Even if diplomats can successfully spin multiple plates, the concurrence of crises presents a larger, strategic problem when it comes to military power. The current crisis in the Middle East shows that military power is a scarce resource, much like diplomatic bandwidth. Even in recent years, Pentagon officials would boast that they were finally rebalancing naval power from the Middle East to Asia, after two decades of counterinsurgency in Afghanistan and Iraq. Now, under the pressure of events, the trend is reversing.
As the 2020s roll on, the red lights begin to flash. Many American intelligence officials, and some Asian ones, believe that the risk of a Chinese attack on Taiwan is greatest in a window at the end of this decade. Earlier, China will not be ready. Later, China will face the prospect of demographic decline and a new generation of Western military technology.
Even without a war, the West’s military capacity will come under enormous pressure in the coming years.
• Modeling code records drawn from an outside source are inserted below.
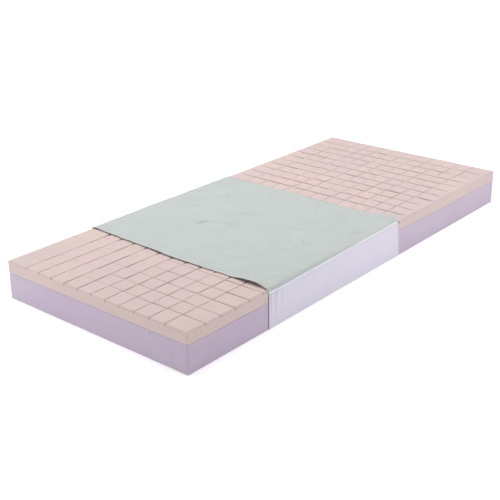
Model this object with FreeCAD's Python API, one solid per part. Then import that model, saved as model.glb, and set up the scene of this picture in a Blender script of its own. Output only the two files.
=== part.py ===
import FreeCAD, Part
import math
import os
from FreeCAD import Vector as V

# Pressure relief mattress: a castellated comfort foam bonded on a firmer base
# foam, with a length of its wipe-clean cover round the middle. The cover is a
# sleeve that slides along the foam. It closes with a zip on the far side, low
# on the wall, under a hanging flap.
#
# Frame, in mm: origin at the middle of the underside, +X along the length
# towards the end furthest from the cover, -Y the plain side, +Y the zip side,
# +Z up.

# ---- driving dimensions, mm -------------------------------------------------
LENGTH = 1980.0          # along X
WIDTH = 880.0            # along Y
CORE_BOTTOM = 1.3        # the foam stands on the cover's base panel
BOND_Z = 104.0           # underside of the castellated foam
CORE_TOP = 148.5
TOP_EDGE_R = 6.0         # soft outer edge of the top foam
BASE_EDGE_R = 3.0        # soft outer edge of the base foam

# castellation cuts
CUT_W = 2.6              # knife-cut width
CUT_FLOOR_Z = 113.0      # floor of the deep part of a cut
CUT_RUNOUT_Z = 140.5     # the cuts are only this deep where they leave the edge
CUT_RUNOUT = 9.0         # length of that shallow stretch
LONG_CUTS = 11
LONG_FIRST_Y = -347.5    # first cut along the length
LONG_PITCH = 68.54
CROSS_CUTS = 27          # cuts across the width, at three slightly different pitches
CROSS_NEAR = (-911.5, 70.14, 5)     # first cut, pitch, number
CROSS_FAR = (268.4, 70.67, 10)

# cover sleeve
COVER_X0 = -598.0
COVER_X1 = 190.0
SKIN = 0.8               # coated fabric
COVER_IN_Y = 444.5       # inner face of the side walls
COVER_IN_TOP = 149.0     # underside of the top panel
SEAM_Z = 140.0           # welded seam between top panel and side wall
SEAM_H = 3.2
SEAM_PROUD = 0.6

# zip, on the +Y wall
ZIP_Z = 42.0             # middle of the chain
TAPE_OPEN = 8.0          # wall fabric stops this far from the chain's middle
TAPE_REACH = 18.0        # tape ends this far from the chain's middle
TAPE_T = 0.7
CHAIN_HALF = 2.9         # outer edge of the chain from its middle
CHAIN_BAR = 1.0          # bar that the teeth stand on
TOOTH_TIP = 0.8          # tooth tips from the chain's middle
TOOTH_PITCH = 4.0
TOOTH_W = 2.1
CHAIN_T = 2.4
STOP_L = 2.5
CHAIN_X0 = COVER_X0 + 8.0
CHAIN_X1 = COVER_X1 - 8.0

# slider and pull tab
SLIDER_X = 150.0         # where the slider is parked
SLIDER_L = 14.0
SLIDER_H = 10.0
PLATE_T = 1.2
PLATE_GAP = 0.4          # plate to chain
WEB_T = 0.8              # post between the plates, in the gap between the teeth
BRIDGE_L = 8.0
BRIDGE_W = 2.6
BRIDGE_T = 0.9
TUNNEL_H = 2.1
PIN_R = 0.75
ARM_IN = 1.7             # inner face of each pull arm from the middle
ARM_OUT = 3.2
TAB_FROM = 5.0
TAB_L = 26.0
TAB_W = 8.5

# flap over the zip
FLAP_X0 = COVER_X0 + 6.0
FLAP_X1 = 96.0
FLAP_AXIS_Y = 446.4
FLAP_AXIS_Z = 64.0
FLAP_IN_Y = 451.2        # inner face where it hangs over the zip
FLAP_BOTTOM_Z = 23.0
HEM_H = 9.0
HEM_T = 0.5

OUT_Y = COVER_IN_Y + SKIN


def save(name, shape):
    shape = shape.removeSplitter() if name in CLEAN else shape
    if not shape.isValid():
        shape.fix(1e-4, 1e-5, 1e-3)
    print(f"{name}: valid {shape.isValid()}, {len(shape.Solids)} solids, {shape.Volume / 1000:.2f} cm3, faces {len(shape.Faces)}")
    shape.exportStep(f"parts/{name}.step")


CLEAN = {"zip_slider", "zip_pull_tab"}
os.makedirs("parts", exist_ok=True)


def box(x0, x1, y0, y1, z0, z1):
    return Part.makeBox(x1 - x0, y1 - y0, z1 - z0, V(x0, y0, z0))


def wire_yz(points, x):
    """Closed wire in a plane of constant x. A point may be ((y, z), (ym, zm)): arrive by an arc through the second."""
    edges, last = [], None
    pts = points + [points[0]]
    for p in pts:
        arc = isinstance(p[0], tuple)
        end = p[0] if arc else p
        if last is not None:
            a, b = V(x, *last), V(x, *end)
            if arc:
                edges.append(Part.Arc(a, V(x, *p[1]), b).toShape())
            else:
                edges.append(Part.makeLine(a, b))
        last = end
    return Part.Wire(edges)


def along_x(points, x0, x1):
    return Part.Face(wire_yz(points, x0)).extrude(V(x1 - x0, 0, 0))


def mirror_y(shape):
    return shape.mirror(V(0, 0, 0), V(0, 1, 0))


def edges_where(shape, test):
    return [e for e in shape.Edges if test(e)]


# ---- foam core ---------------------------------------------------------------
hx, hy = LENGTH / 2, WIDTH / 2

base = box(-hx, hx, -hy, hy, CORE_BOTTOM, BOND_Z)
low = edges_where(base, lambda e: all(abs(v.Z - CORE_BOTTOM) < 1e-6 for v in e.Vertexes))
upright = edges_where(base, lambda e: abs(e.Vertexes[0].Z - e.Vertexes[-1].Z) > 50)
base = base.makeFillet(BASE_EDGE_R, low + upright)
save("base_foam", base)

top = box(-hx, hx, -hy, hy, BOND_Z, CORE_TOP)
high = edges_where(top, lambda e: all(abs(v.Z - CORE_TOP) < 1e-6 for v in e.Vertexes))
upright = edges_where(top, lambda e: abs(e.Vertexes[0].Z - e.Vertexes[-1].Z) > 20)
top = top.makeFillet(BASE_EDGE_R, upright)
high = edges_where(top, lambda e: all(abs(v.Z - CORE_TOP) < 1e-6 for v in e.Vertexes))
top = top.makeFillet(TOP_EDGE_R - 3.2, high)

# Each cut is a T in side view: deep inside, shallow where it leaves the edge.
# The cuts across are split between the cuts along, so that no two cutters
# share a face.
long_y = [LONG_FIRST_Y + LONG_PITCH * i for i in range(LONG_CUTS)]
near_x = [CROSS_NEAR[0] + CROSS_NEAR[1] * i for i in range(CROSS_NEAR[2])]
far_x = [CROSS_FAR[0] + CROSS_FAR[1] * i for i in range(CROSS_FAR[2])]
between = CROSS_CUTS - len(near_x) - len(far_x)
step = (far_x[0] - near_x[-1]) / (between + 1)
cross_x = near_x + [near_x[-1] + step * (i + 1) for i in range(between)] + far_x
half = CUT_W / 2


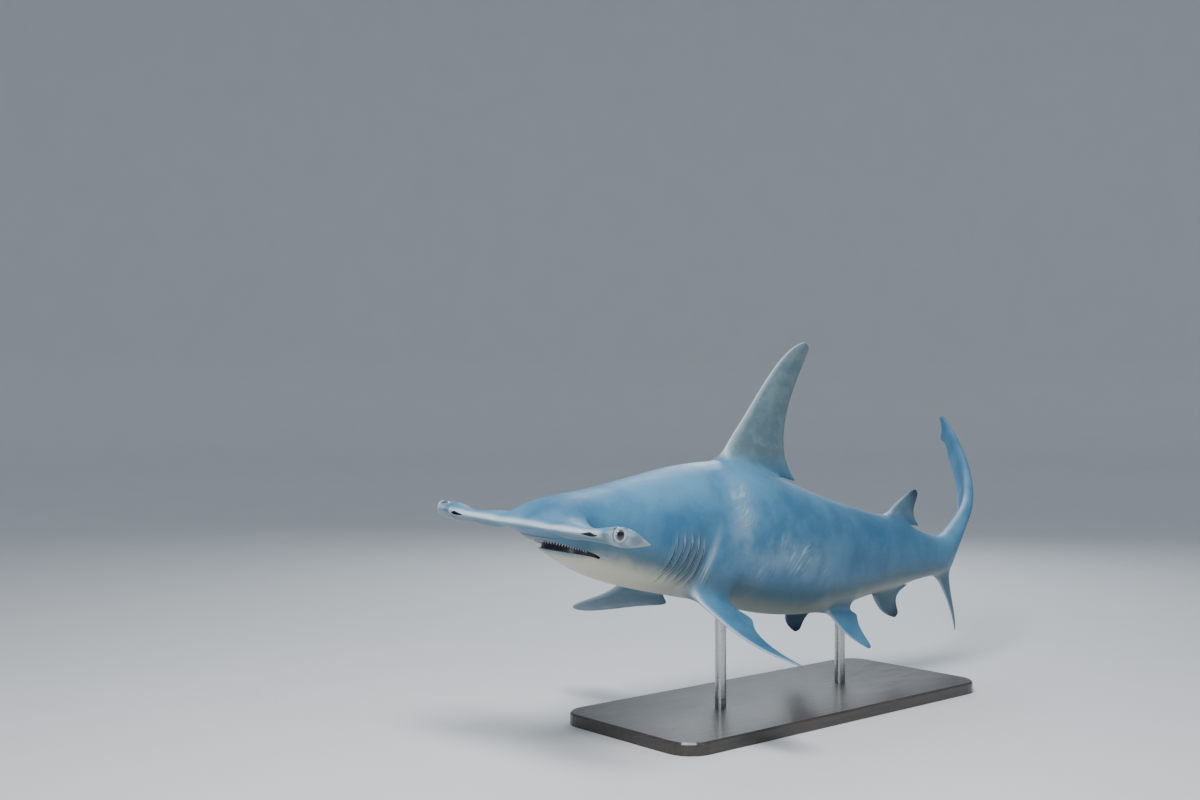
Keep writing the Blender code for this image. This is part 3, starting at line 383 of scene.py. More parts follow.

The conflict in Ukraine has been a reminder of both just how much ammunition is consumed in big wars, but also how meagre Western armouries — and their means of replenishment — really are. America is dramatically upping its production of 155mm artillery shells. Even then, its output in 2025 is likely to be lower than that of Russia in 2024.
The violence in Ukraine and Gaza illustrates these stresses. Israel and Ukraine are fighting two different sorts of war.
What risks do America and its allies run by being so stretched across diplomatic and military realms? If the war in Ukraine stays an open sore in Europe and the Middle East remains ablaze, the West will struggle gravely should another serious crisis erupt. One risk is that adversaries simply capitalise on chaos elsewhere for their own ends. If America were bogged down in a Pacific war, for instance, Iran would surely feel more confident of getting away with a dash for nuclear weapons.
As in the cold war, each crisis, no matter how parochial or trivial, might come to be seen as a test of American or Chinese power, drawing each country in, ‘The Economist’ concludes.